Message #1522

From: Roice Nelson <roice3@gmail.com>
Subject: Re: [MC4D] Re: new hemi-cube and hemi-dodecahedron puzzles
Date: Mon, 07 Mar 2011 16:34:42 -0600

>
>
>> Another natural way to construct a hemi-cube or hemi-dodecahedron is that,
>> opposite faces turn clockwise simultaneously or counter-clockwise
>> simultaneously. The physical meaning is that opposite faces are not bandaged
>> but connected using differential gears. Such a hemi-cube is basically a gear
>> cube/caution cube<http://www.youtube.com/watch?v=UDVb9NExsA8>, where L
>> and R always go together if you take the middle slice as the reference.

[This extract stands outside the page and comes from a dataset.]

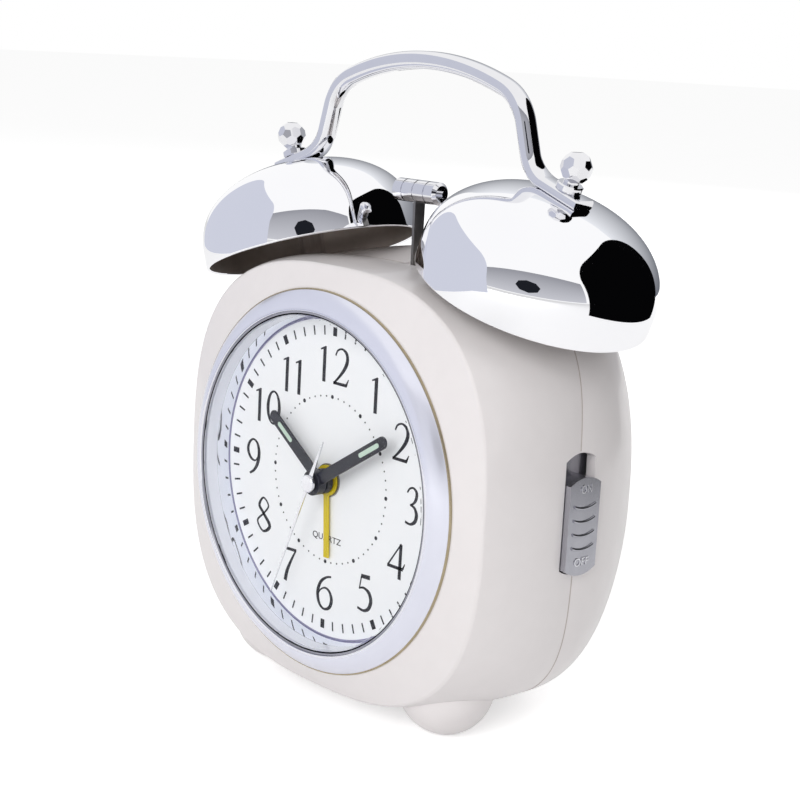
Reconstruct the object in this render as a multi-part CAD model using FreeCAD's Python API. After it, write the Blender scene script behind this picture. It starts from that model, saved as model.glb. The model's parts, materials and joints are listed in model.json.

I
>> think the hemi-cube of this kind is more non-trivial than the current
>> hemi-cube (I’m only talking about length-3).
>>
>>
> This does sound interesting, but note that in this case we are no longer
> talking about hemi-puzzles. A puzzle where opposite faces would be coupled
> like you are describing would necessarily be 6-faced for the cube and
> 12-faced for the dodecahedron. You are no longer able to identify opposite
> faces as one and the same after a twist. You could color opposite faces the
> same, but they would still behave differently. A hemi-cube is an abstract
> polytope with 3 faces, and a hemi-dodecahedron one with 6 faces.
>

I was wrong on the hemi-cube. It does still work there if you twist as you
described (which is why we were already getting the hemi-cube behavior with
the other 3-colored orientable puzzles). But for the hemi-dodecahedron, I
think what I wrote is correct, and that the new puzzle would have have 12
faces.

On Mon, Mar 7, 2011 at 3:09 PM, Andrey wrote:

>
> If you twist opposite sides in same direction (relative to sphee surface),
> you’ll get orientable puzzle. I don’t know, if there are sphere paintings
> that are invariant to this transformation (i.e. order of adjacent colors of
> all intances of one face is the same). There is 5-color painting if
> icosahedron (all faces of outscribed tetrahedra have the same color), but
> I’m not sure that it will work.


So I think the above answers the question of whether their are sphere
paintings which work in an orientable fashion. Yes. But the reason it
works in the hemi-cube case is that each face has both left-handed and
right-handed piece versions. Maybe that is always necessary - I’m not sure.